Sementara, definisi kerugian keuangan negara berdasarkan Pasal 1 angka 22 UU No 1 Tahun 2004 tentang Perbendaharaan Negara adalah, "kerugian negara/daerah adalah kekurangan uang, surat berharga, dan barang, yang nyata dan pasti jumlahnya sebagai akibat perbuatan melawan hukum baik sengaja ataupun lalai."
Menurut doktrin dan Putusan MK di atas, konsep "nyata" berarti kerugian itu harus telah terjadi, bukan sekadar potensi kerugian (potential loss) semata.

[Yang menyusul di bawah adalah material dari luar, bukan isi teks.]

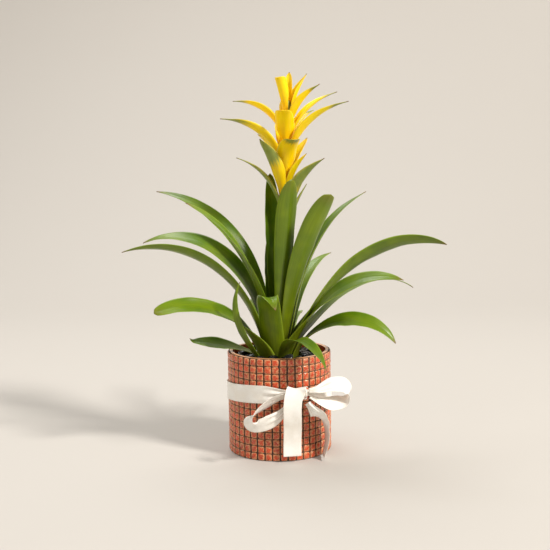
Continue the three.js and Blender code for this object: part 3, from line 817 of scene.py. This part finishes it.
def pebble_shape(rng, size):
    """A worn flat stone: a squashed ball with soft, uneven sides."""
    across, along = 14, 20
    seed = Vector((rng.uniform(0, 90), rng.uniform(0, 90), rng.uniform(0, 90)))
    turn = Matrix.Rotation(rng.uniform(0, math.tau), 3, "Z")
    tip = Matrix.Rotation(math.radians(rng.uniform(-22, 22)), 3, "X")
    tip = tip @ Matrix.Rotation(math.radians(rng.uniform(-22, 22)), 3, "Y")
    points, faces = [], []
    for i in range(1, across):
        polar = math.pi * i / across
        ring = math.sin(polar)
        for k in range(along):
            angle = math.tau * k / along
            ball = Vector((ring * math.cos(angle), ring * math.sin(angle), math.cos(polar)))
            worn = 1 + 0.13 * noise.noise(ball * 1.3 + seed) + 0.03 * noise.noise(ball * 4 + seed)
            points.append(tip @ (turn @ Vector([worn * c * h for c, h in zip(ball, size)])))
    top, bottom = len(points), len(points) + 1
    points.append(tip @ (turn @ Vector((0, 0, size[2]))))
    points.append(tip @ (turn @ Vector((0, 0, -size[2]))))
    for k in range(along):
        n = (k + 1) % along
        faces.append((top, k, n))
        for i in range(across - 2):
            faces.append((i * along + k, (i + 1) * along + k, (i + 1) * along + n, i * along + n))
        faces.append((bottom, (across - 2) * along + n, (across - 2) * along + k))
    return points, faces


def make_pebbles(blades):
    """Pebbles dropped one by one round the crown, each into the lowest free place it finds."""
    rng = random.Random("pebbles")
    wall = box_mm("pebble_bed")[1].x - 0.3
    surface = box_mm("pebble_bed")[1].z
    trees = []
    for blade in blades:
        corners = [v.co / MM for v in blade.data.vertices]
        trees.append(BVHTree.FromPolygons(corners, [p.vertices for p in blade.data.polygons]))
    laid, points, faces, tints = [], [], [], []
    for _ in range(PEBBLES_TRIED):
        size = (rng.uniform(6.4, 9.6), rng.uniform(5.0, 7.2), rng.uniform(2.6, 3.9))
        reach = (size[0] + size[1]) / 2
        best = None
        for _ in range(PLACES_TRIED):
            r = math.sqrt(rng.uniform(CROWN_RADIUS ** 2, (wall - reach * 0.95) ** 2))
            angle = rng.uniform(0, math.tau)
            x, y = r * math.cos(angle), r * math.sin(angle)
            z = SOIL_TOP + size[2]
            for px, py, pz, preach, phalf in laid:
                gap = math.hypot(x - px, y - py) / (reach + preach)
                if gap < PEBBLE_CONTACT:
                    z = max(z, pz + (size[2] + phalf) * math.sqrt(1 - gap * gap))
            centre = Vector((x, y, z))
            clear = min(tree.find_nearest(centre)[3] for tree in trees)
            if clear > BLADE_CLEARANCE * size[1] and (best is None or z < best.z):
                best = centre
        if best is None or best.z + size[2] > surface:
            continue
        laid.append((best.x, best.y, best.z, reach, size[2]))
        shape, quads = pebble_shape(rng, size)
        start = len(points)
        points += [p + best for p in shape]
        faces += [tuple(start + i for i in quad) for quad in quads]
        tints += [rng.random()] * len(shape)
    add_piece("black_pebbles", points, faces, pebble_look(), ("pebble_bed",),
              {"tint": tints})
    return len(laid)


# ---------------------------------------------------------------- satin ribbon
RIBBON_WIDTH = 22.0
SATIN_THICKNESS = 0.4
PINCH = 0.36
PINCH_REACH = 0.28
PLEATS = 2.5
KNOT_CENTRE = sum(box_mm("bow_knot"), Vector()) / 2
LEFT_LOOP = [
    ((17, -70.5, 86), (0.1, -0.85, 0.4)), ((5, -76, 84), (0, -0.8, 0.6)),
    ((-9, -80, 79), (0.1, -0.75, 0.65)), ((-25, -85, 69), (0.3, -0.65, 0.65)),
    ((-35, -86, 57), (0.5, -0.6, 0.6)), ((-29, -84, 50), (0.2, -0.55, 0.8)),
    ((-14, -80, 53), (-0.2, -0.45, 0.87)), ((1, -77, 62), (-0.3, -0.45, 0.85)),
    ((16, -72, 78), (-0.3, -0.6, 0.6)),
]
RIGHT_LOOP = [
    ((35, -67, 88), (0.3, 0.8, 0.35)), ((48, -67, 90), (0.35, 0.78, 0.5)),
    ((64, -62, 94), (0.35, 0.75, 0.52)), ((78, -57, 92), (0.3, 0.75, 0.52)),
    ((84, -55, 83), (0.25, 0.8, 0.5)), ((78, -57, 74), (0.3, 0.75, 0.5)),
    ((64, -62, 71), (0.35, 0.75, 0.45)), ((50, -67, 74), (0.35, 0.8, 0.35)),
    ((36, -68, 81), (0.3, 0.85, 0.2)),
]
FRONT_TAIL = [
    ((24, -71, 92.5), (1, 0.15, 0.1)), ((20, -79, 93), (1, 0.15, 0.1)),
    ((16.5, -84, 84), (1, 0.15, 0)), ((15, -84, 71), (1, 0.15, 0)),
    ((15, -80, 56), (1, 0.17, 0)), ((15, -74, 40), (1, 0.17, 0)),
    ((14.5, -70, 24), (1, 0.17, 0)), ((14.5, -69.5, 8), (1, 0.17, 0)),
]
SIDE_TAIL = [
    ((33, -75, 75), (0.4, -0.3, 0.8)), ((42, -76, 64), (0.5, -0.5, 0.7)),
    ((49, -71, 56), (0.4, -0.85, 0.3)), ((54, -62, 46), (0.25, -0.97, 0)),
    ((57, -55, 33), (0.2, -0.98, 0)), ((56.5, -53, 20), (0.15, -1, 0)),
    ((52.5, -54, 3), (0.05, -1, 0)),
]


def on_curve(values, t):
    """A smooth curve through a list of points, at the share t of the way along the list."""
    last = len(values) - 1
    i = min(int(t * last), last - 1)
    u = t * last - i
    b, c = Vector(values[i]), Vector(values[i + 1])
    a = Vector(values[i - 1]) if i > 0 else 2 * b - c
    d = Vector(values[i + 2]) if i + 2 <= last else 2 * c - b
    square = 2 * a - 5 * b + 4 * c - d
    cube = 3 * b - a - 3 * c + d
    return 0.5 * (2 * b + (c - a) * u + square * u * u + cube * u ** 3)


def gathered(t, ends):
    """Share of the width left: it is pinched at both ends (2), at the start (1) or nowhere (0)."""
    reach = min(t, 1 - t) if ends == 2 else t
    return 1.0 if ends == 0 else lerp(PINCH, 1, ease(reach / PINCH_REACH))


def pleat_depth(share):
    """Depth of the folds that take up the cloth where a ribbon is gathered to a share of its width."""
    spare = math.sqrt(max(0.0, (1 / share) ** 2 - 1))
    return spare * share * RIBBON_WIDTH / (PLEATS * math.tau) * 0.9


def ribbon_mesh(name, sections_at, steps, look, replaces, seed):
    """Sweeps satin through sections_at(t) = (centre, side, out, share of width left)."""
    across = 30
    points, run = [], 0.0
    numbers = {"run": [], "across": []}
    previous = None
    for i in range(steps + 1):
        t = i / steps
        centre, side, out, share = sections_at(t)
        if previous is not None:
            run += (centre - previous).length
        previous = centre
        depth = pleat_depth(share)
        for upper in (1, -1):
            for j in range(across + 1):
                q = upper * (2 * j / across - 1)
                fold = depth * math.sin(PLEATS * math.pi * q + seed) * (1 - 0.35 * q * q)
                ripple = 0.5 * noise.noise(Vector((run * 0.05, q * 1.2, seed)))
                lift = fold + ripple + upper * SATIN_THICKNESS / 2
                points.append(centre + side * (q * RIBBON_WIDTH / 2 * share) + out * lift)
                numbers["run"].append(run)
                numbers["across"].append(q)
    faces = strip_faces(steps + 1, 2 * (across + 1))
    piece = add_piece(name + "_satin", points, faces, look, replaces, numbers)


def route_sections(route, ends):
    """Cross-sections along a route, which lists places with the way the ribbon's width points."""
    places = [p for p, _ in route]
    widths = [w for _, w in route]

    def sections_at(t):
        step = 0.004
        ahead, behind = on_curve(places, min(1, t + step)), on_curve(places, max(0, t - step))
        along = (ahead - behind).normalized()
        side = on_curve(widths, t)
        side = (side - along * side.dot(along)).normalized()
        return on_curve(places, t), side, along.cross(side), gathered(t, ends)
    return sections_at


BAND_RADIUS = box_mm("ribbon_band")[1].x - 0.4
BAND_MIDDLE = 76.5
BAND_TILT = -0.1
KNOT_ANGLE = math.atan2(KNOT_CENTRE.y, KNOT_CENTRE.x)
KNOT_HALF_ANGLE = math.radians(4)
KNOT_OUT = 4.8
KNOT_UP = 6.8
KNOT_WIDTH_SHARE = 0.52


def band_sections(t):
    angle = KNOT_ANGLE + KNOT_HALF_ANGLE + t * (math.tau - 2 * KNOT_HALF_ANGLE)
    from_knot = min(t, 1 - t) * (math.tau - 2 * KNOT_HALF_ANGLE)
    share = lerp(PINCH, 1, ease(from_knot / math.radians(36)))
    out = Vector((math.cos(angle), math.sin(angle), 0))
    lift = pleat_depth(share) + 1.5 * (1 - ease(from_knot / math.radians(24)))
    middle = BAND_MIDDLE + BAND_TILT * BAND_RADIUS * math.sin(angle)
    middle = lerp(KNOT_CENTRE.z, middle, ease(from_knot / math.radians(40)))
    centre = out * (BAND_RADIUS + lift) + Vector((0, 0, middle))
    return centre, Vector((0, 0, 1)), out, share


def knot_sections(t):
    """The ribbon's own turn round the crossing: over the front, under and up behind it."""
    angle = math.tau * 0.97 * t - 0.4
    out = Vector((math.cos(KNOT_ANGLE), math.sin(KNOT_ANGLE), 0))
    side = Vector((-math.sin(KNOT_ANGLE), math.cos(KNOT_ANGLE), 0.12)).normalized()
    direction = out * math.cos(angle) + Vector((0, 0, 1)) * math.sin(angle)
    centre = KNOT_CENTRE + out * KNOT_OUT * math.cos(angle) + Vector((0, 0, KNOT_UP * math.sin(angle)))
    return centre, side, direction, KNOT_WIDTH_SHARE


def make_ribbon():
    satin = satin_look()
    ribbon_mesh("ribbon_band", band_sections, 260, satin, ("ribbon_band",),
                0.4)
    ribbon_mesh("bow_knot", knot_sections, 60, satin, ("bow_knot",),
                1.3)
    ribbon_mesh("bow_loop_left", route_sections(LEFT_LOOP, 2), 110, satin, ("bow_loop_left",),
                2.1)
    ribbon_mesh("bow_loop_right", route_sections(RIGHT_LOOP, 2), 110, satin, ("bow_loop_right",),
                0.9)
    ribbon_mesh("ribbon_tail_front", route_sections(FRONT_TAIL, 0), 90, satin, ("ribbon_tail_front",),
                3.3)
    ribbon_mesh("ribbon_tail_side", route_sections(SIDE_TAIL, 1), 90, satin, ("ribbon_tail_side",),
                4.2)


# ---------------------------------------------------------------- assembly
make_camera()
make_stage()
make_lights()
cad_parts["pot"].data.materials.clear()
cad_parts["pot"].data.materials.append(pot_look())
leaves = make_leaves()
make_bracts()
make_stem()
make_tiles()
make_grout()
make_soil()
print("pebbles laid:", make_pebbles(leaves))
make_ribbon()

Sedangkan konsep "pasti" berarti kerugian itu harus dapat dihitung secara matematis oleh ahli.
Lebih lanjut, Putusan MK Nomor: 003/PUU-IV/2006 tanggal 24 Juli 2006 terkait pengujian Pasal 2 Ayat (1) UU PTPK, dalam pertimbangannya menyebutkan:
"Untuk mempertimbangkan keadaan khusus dan kongkret sekitar peristiwa yang terjadi, yang secara logis dapat disimpulkan kerugian negara terjadi atau tidak terjadi, haruslah dilakukan oleh ahli dalam keuangan negara, perekonomian negara, serta ahli dalam analisis hubungan perbuatan seseorang dengan kerugian."
Kemudian, terkait penghitungan kerugian keuangan negara untuk kepentingan pro justitia, Pasal 10 UU No 15 Tahun 2006 tentang Badan Pemeriksa Keuangan (BPK) menyebutkan:
- (1) BPK menilai dan/atau menetapkan jumlah kerugian keuangan negara yang diakibatkan perbuatan melawan hukum baik sengaja maupun lalai yang dilakukan oleh bendahara, pengelola BUMN/BUMD, dan lembaga atau badan yang menyelenggarakan pengelolaan keuangan negara.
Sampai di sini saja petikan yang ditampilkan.